▶ PROVIDED MATERIAL:
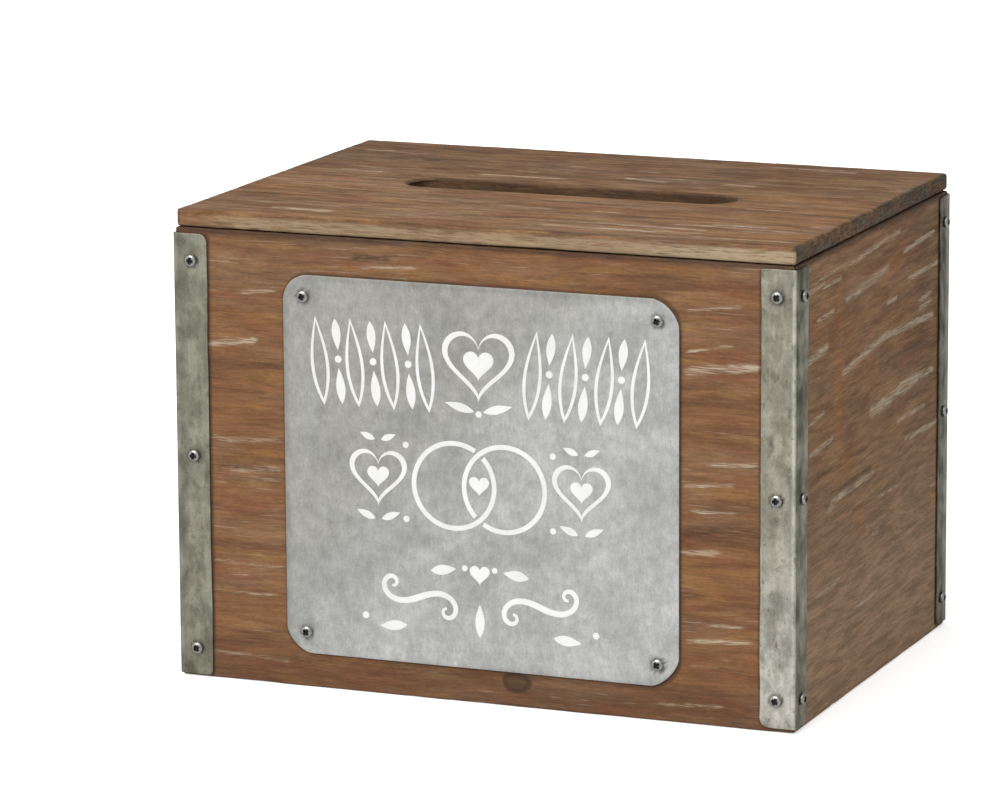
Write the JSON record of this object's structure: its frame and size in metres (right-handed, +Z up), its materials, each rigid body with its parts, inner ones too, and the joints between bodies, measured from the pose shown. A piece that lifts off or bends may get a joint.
==
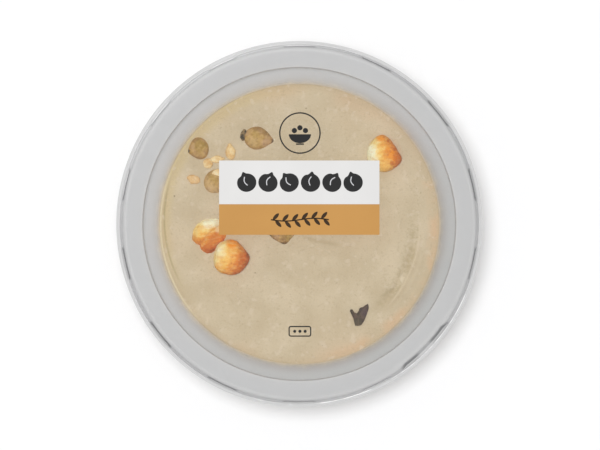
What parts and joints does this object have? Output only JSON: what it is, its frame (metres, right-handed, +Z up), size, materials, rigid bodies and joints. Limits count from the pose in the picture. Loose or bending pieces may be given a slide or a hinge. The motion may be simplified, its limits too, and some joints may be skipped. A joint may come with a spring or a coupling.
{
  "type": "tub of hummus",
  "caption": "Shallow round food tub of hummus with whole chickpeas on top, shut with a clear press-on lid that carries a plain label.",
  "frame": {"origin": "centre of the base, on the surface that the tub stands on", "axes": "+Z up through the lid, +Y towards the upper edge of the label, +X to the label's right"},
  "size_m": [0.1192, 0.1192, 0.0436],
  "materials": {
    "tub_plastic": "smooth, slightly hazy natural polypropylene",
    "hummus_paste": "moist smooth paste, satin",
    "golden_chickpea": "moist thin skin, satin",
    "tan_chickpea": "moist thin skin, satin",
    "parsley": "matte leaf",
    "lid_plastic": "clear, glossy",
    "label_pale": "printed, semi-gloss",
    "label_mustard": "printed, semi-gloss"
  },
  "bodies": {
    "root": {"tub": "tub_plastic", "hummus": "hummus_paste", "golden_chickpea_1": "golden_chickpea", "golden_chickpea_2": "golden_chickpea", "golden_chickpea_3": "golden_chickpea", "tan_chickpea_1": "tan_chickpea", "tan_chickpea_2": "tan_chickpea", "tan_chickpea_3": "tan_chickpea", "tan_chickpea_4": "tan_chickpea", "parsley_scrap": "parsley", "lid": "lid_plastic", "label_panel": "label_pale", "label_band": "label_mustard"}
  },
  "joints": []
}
* * *
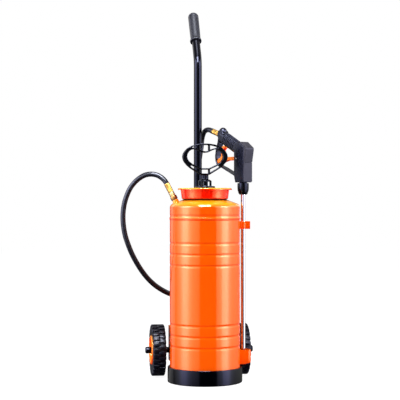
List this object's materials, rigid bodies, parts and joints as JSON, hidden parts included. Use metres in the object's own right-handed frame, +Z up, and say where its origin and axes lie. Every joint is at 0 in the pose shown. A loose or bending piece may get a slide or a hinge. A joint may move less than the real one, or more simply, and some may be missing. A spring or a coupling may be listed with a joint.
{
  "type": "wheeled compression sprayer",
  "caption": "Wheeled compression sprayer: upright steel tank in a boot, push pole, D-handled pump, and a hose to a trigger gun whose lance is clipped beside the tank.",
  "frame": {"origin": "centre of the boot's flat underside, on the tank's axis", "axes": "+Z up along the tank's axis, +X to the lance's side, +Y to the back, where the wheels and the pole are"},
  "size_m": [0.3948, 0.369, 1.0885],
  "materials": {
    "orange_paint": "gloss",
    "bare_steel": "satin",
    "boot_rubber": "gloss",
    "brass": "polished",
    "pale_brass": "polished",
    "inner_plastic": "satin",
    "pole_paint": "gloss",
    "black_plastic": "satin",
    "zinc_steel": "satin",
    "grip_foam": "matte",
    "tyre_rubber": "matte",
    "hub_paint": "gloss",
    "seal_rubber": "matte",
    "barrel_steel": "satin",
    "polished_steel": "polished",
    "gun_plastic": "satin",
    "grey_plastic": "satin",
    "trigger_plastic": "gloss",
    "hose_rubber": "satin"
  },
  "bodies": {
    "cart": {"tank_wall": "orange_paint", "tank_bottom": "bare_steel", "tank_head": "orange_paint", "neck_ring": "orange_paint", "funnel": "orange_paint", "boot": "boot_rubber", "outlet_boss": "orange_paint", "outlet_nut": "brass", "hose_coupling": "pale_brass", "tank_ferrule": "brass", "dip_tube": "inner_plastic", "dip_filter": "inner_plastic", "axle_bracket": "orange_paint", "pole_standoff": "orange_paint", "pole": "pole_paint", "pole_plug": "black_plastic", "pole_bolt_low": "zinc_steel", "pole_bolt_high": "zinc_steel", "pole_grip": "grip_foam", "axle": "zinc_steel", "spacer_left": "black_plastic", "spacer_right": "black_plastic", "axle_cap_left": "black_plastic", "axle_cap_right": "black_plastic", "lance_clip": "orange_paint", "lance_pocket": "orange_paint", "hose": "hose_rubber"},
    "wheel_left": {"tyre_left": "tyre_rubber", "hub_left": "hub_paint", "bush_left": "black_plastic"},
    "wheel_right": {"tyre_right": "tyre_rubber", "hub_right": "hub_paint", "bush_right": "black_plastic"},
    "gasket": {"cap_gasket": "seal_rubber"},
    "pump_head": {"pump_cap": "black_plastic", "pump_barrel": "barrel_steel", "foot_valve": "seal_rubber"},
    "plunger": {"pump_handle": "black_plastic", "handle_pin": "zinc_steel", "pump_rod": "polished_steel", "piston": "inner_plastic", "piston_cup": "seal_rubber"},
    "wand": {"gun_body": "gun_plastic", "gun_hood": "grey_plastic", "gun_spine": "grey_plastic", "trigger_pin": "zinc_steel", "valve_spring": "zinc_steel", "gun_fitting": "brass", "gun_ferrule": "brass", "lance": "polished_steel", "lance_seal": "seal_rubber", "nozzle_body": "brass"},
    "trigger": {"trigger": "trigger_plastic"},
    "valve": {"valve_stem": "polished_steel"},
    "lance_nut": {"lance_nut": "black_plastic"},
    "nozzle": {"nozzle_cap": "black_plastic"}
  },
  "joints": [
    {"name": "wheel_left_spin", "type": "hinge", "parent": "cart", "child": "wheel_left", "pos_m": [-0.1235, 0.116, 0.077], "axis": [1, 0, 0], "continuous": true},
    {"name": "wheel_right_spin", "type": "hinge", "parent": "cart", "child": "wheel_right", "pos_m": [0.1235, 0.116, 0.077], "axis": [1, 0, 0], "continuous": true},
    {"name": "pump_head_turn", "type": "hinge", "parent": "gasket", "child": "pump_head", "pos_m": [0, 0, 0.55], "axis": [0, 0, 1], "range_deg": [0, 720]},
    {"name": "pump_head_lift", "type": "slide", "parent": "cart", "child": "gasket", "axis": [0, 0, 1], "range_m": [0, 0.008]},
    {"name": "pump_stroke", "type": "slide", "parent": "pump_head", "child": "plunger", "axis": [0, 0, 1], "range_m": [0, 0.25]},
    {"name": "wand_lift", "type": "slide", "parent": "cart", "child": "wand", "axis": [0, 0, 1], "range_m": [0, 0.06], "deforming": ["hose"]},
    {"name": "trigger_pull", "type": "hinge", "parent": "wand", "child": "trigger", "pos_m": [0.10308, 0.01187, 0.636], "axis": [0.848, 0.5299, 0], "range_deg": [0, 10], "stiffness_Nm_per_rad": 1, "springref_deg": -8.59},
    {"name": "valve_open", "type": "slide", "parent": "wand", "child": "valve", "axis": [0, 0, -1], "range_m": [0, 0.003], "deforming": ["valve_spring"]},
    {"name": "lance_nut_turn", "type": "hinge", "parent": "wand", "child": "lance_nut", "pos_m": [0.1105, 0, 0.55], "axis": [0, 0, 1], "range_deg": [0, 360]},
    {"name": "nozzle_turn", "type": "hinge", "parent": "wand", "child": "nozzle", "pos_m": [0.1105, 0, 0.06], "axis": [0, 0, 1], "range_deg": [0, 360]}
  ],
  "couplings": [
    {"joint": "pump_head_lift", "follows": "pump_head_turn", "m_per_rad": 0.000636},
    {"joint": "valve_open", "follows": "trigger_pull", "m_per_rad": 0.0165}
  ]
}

▶ WORK REQUIRED:
Across the entries, how many lines hold the word "where"? Say only the number.

▶ FULL RESPONSE:
2